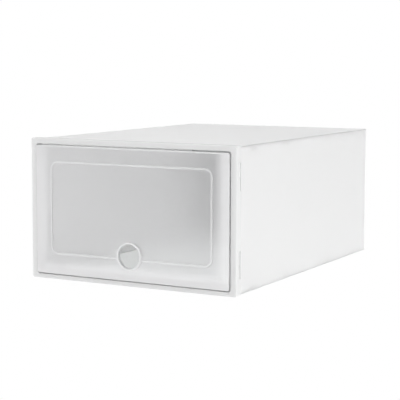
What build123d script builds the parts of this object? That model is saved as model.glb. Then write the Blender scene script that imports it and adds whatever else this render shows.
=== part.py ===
from build123d import *
import os

# Stackable shoe box: a plain rectangular tube of four thin plastic panels, a back panel, and a
# front frame that carries a frosted flip-up door on two pins.
# Millimetres. +X is right, -Y is the door side, +Z is up. The origin is on the floor, under the
# middle of the whole box. Sub-parts are modelled on the right side and mirrored to the left.

# ---- driving dimensions -------------------------------------------------------------------
width = 229.0
depth = 330.0
height = 140.0

# Front frame.
frame_depth = 9.4
frame_corner = 1.6
bezel_side = 6.3
bezel_top = 5.5
bezel_bottom = 4.6
bezel_thickness = 1.6
skirt_side = 2.4
skirt_top = 0.9
inner_wall = 1.6
opening_corner = 2.4
frame_front_fillet = 0.7
frame_rear_fillet = 0.5
opening_fillet = 0.6

# Door. Its face stands a little proud of the frame.
door_proud = 1.6
door_gap_side = 0.7
door_gap_top = 1.2
door_gap_bottom = 1.1
door_thickness = 2.0
door_corner = 2.0
door_edge_fillet = 0.9
rim_depth = 2.6
rim_thickness = 1.4

# Raised bead on the door, and on the back panel.
bead_half_width = 89.4
bead_bottom = 26.5
bead_top = 117.3
bead_corner = 7.0
bead_width = 2.2
bead_height = 0.7
bead_fillet = 0.6

# Finger hole with its raised collar.
hole_height = 29.8
hole_radius = 12.0
collar_width = 1.9
collar_height = 1.0
collar_back = 1.4
collar_fillet = 0.75

# Hinge at the top of the door.
pivot_setback = 2.9
pivot_height = 126.0
pin_radius = 1.2
pin_clearance = 0.06
pin_engagement = 5.0
pin_end_gap = 0.2
bore_spare = 0.5
boss_radius = 2.5
boss_length = 6.0

# Ledges in the frame that the closed door rests against.
stop_gap = 0.4
stop_thickness = 1.6
stop_side = 2.5
stop_sill = 6.0
stop_side_top = 119.0
catch_spread = 55.0
catch_length = 9.0
catch_radius = 0.8
catch_setback = 1.8

# Panels of the tube. Roof and floor meet the sides along mitred edges with a fine seam between
# them. Short tabs under the roof and on the floor stand just inside the side panels.
wall = 1.4
panel_clearance = 0.3
seam = 0.12
panel_start = 3.0
floor_clearance = 0.4
tab_thickness = 1.2
tab_gap = 0.3
tab_height = 5.0
tab_length = 16.0
runner_spread = 92.0
runner_width = 6.0
runner_length = 60.0
runner_back_gap = 12.0

# Snaps: small nibs on the tabs and on the back panel, which enter blind pockets in the side
# panels. The depths are measured from the front of the frame.
nib_length = 10.0
nib_width = 1.6
nib_height = 0.6
pocket_depth = 0.5
pocket_margin = 0.3
side_snap_depths = [40.0, 115.0, 215.0, 290.0]

# Side hooks that lock the tube into the frame, seen in windows in the frame's skirt.
hook_length = 26.0
hook_tops = [124.0, 42.4]
hook_rear = 8.3
hook_front_upper = 4.9
hook_front_lower = 6.2
hook_gap_front = 0.8
hook_gap = 0.25
hook_recess = 0.5

# Back panel.
back_thickness = 1.6
back_recess = 1.0
back_flange = 7.0
back_corner = 1.2
back_snap_heights = [38.0, 102.0]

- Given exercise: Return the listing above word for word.

- Result of the exercise:
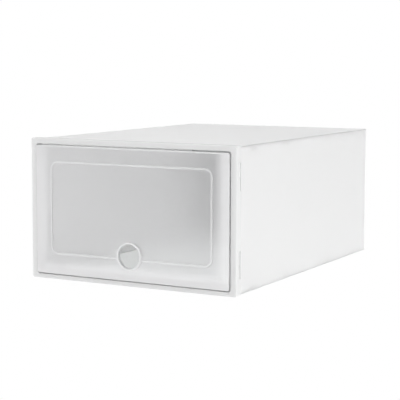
What build123d script builds the parts of this object? That model is saved as model.glb. Then write the Blender scene script that imports it and adds whatever else this render shows.
=== part.py ===
from build123d import *
import os

# Stackable shoe box: a plain rectangular tube of four thin plastic panels, a back panel, and a
# front frame that carries a frosted flip-up door on two pins.
# Millimetres. +X is right, -Y is the door side, +Z is up. The origin is on the floor, under the
# middle of the whole box. Sub-parts are modelled on the right side and mirrored to the left.

# ---- driving dimensions -------------------------------------------------------------------
width = 229.0
depth = 330.0
height = 140.0

# Front frame.
frame_depth = 9.4
frame_corner = 1.6
bezel_side = 6.3
bezel_top = 5.5
bezel_bottom = 4.6
bezel_thickness = 1.6
skirt_side = 2.4
skirt_top = 0.9
inner_wall = 1.6
opening_corner = 2.4
frame_front_fillet = 0.7
frame_rear_fillet = 0.5
opening_fillet = 0.6

# Door. Its face stands a little proud of the frame.
door_proud = 1.6
door_gap_side = 0.7
door_gap_top = 1.2
door_gap_bottom = 1.1
door_thickness = 2.0
door_corner = 2.0
door_edge_fillet = 0.9
rim_depth = 2.6
rim_thickness = 1.4

# Raised bead on the door, and on the back panel.
bead_half_width = 89.4
bead_bottom = 26.5
bead_top = 117.3
bead_corner = 7.0
bead_width = 2.2
bead_height = 0.7
bead_fillet = 0.6

# Finger hole with its raised collar.
hole_height = 29.8
hole_radius = 12.0
collar_width = 1.9
collar_height = 1.0
collar_back = 1.4
collar_fillet = 0.75

# Hinge at the top of the door.
pivot_setback = 2.9
pivot_height = 126.0
pin_radius = 1.2
pin_clearance = 0.06
pin_engagement = 5.0
pin_end_gap = 0.2
bore_spare = 0.5
boss_radius = 2.5
boss_length = 6.0

# Ledges in the frame that the closed door rests against.
stop_gap = 0.4
stop_thickness = 1.6
stop_side = 2.5
stop_sill = 6.0
stop_side_top = 119.0
catch_spread = 55.0
catch_length = 9.0
catch_radius = 0.8
catch_setback = 1.8

# Panels of the tube. Roof and floor meet the sides along mitred edges with a fine seam between
# them. Short tabs under the roof and on the floor stand just inside the side panels.
wall = 1.4
panel_clearance = 0.3
seam = 0.12
panel_start = 3.0
floor_clearance = 0.4
tab_thickness = 1.2
tab_gap = 0.3
tab_height = 5.0
tab_length = 16.0
runner_spread = 92.0
runner_width = 6.0
runner_length = 60.0
runner_back_gap = 12.0

# Snaps: small nibs on the tabs and on the back panel, which enter blind pockets in the side
# panels. The depths are measured from the front of the frame.
nib_length = 10.0
nib_width = 1.6
nib_height = 0.6
pocket_depth = 0.5
pocket_margin = 0.3
side_snap_depths = [40.0, 115.0, 215.0, 290.0]

# Side hooks that lock the tube into the frame, seen in windows in the frame's skirt.
hook_length = 26.0
hook_tops = [124.0, 42.4]
hook_rear = 8.3
hook_front_upper = 4.9
hook_front_lower = 6.2
hook_gap_front = 0.8
hook_gap = 0.25
hook_recess = 0.5

# Back panel.
back_thickness = 1.6
back_recess = 1.0
back_flange = 7.0
back_corner = 1.2
back_snap_heights = [38.0, 102.0]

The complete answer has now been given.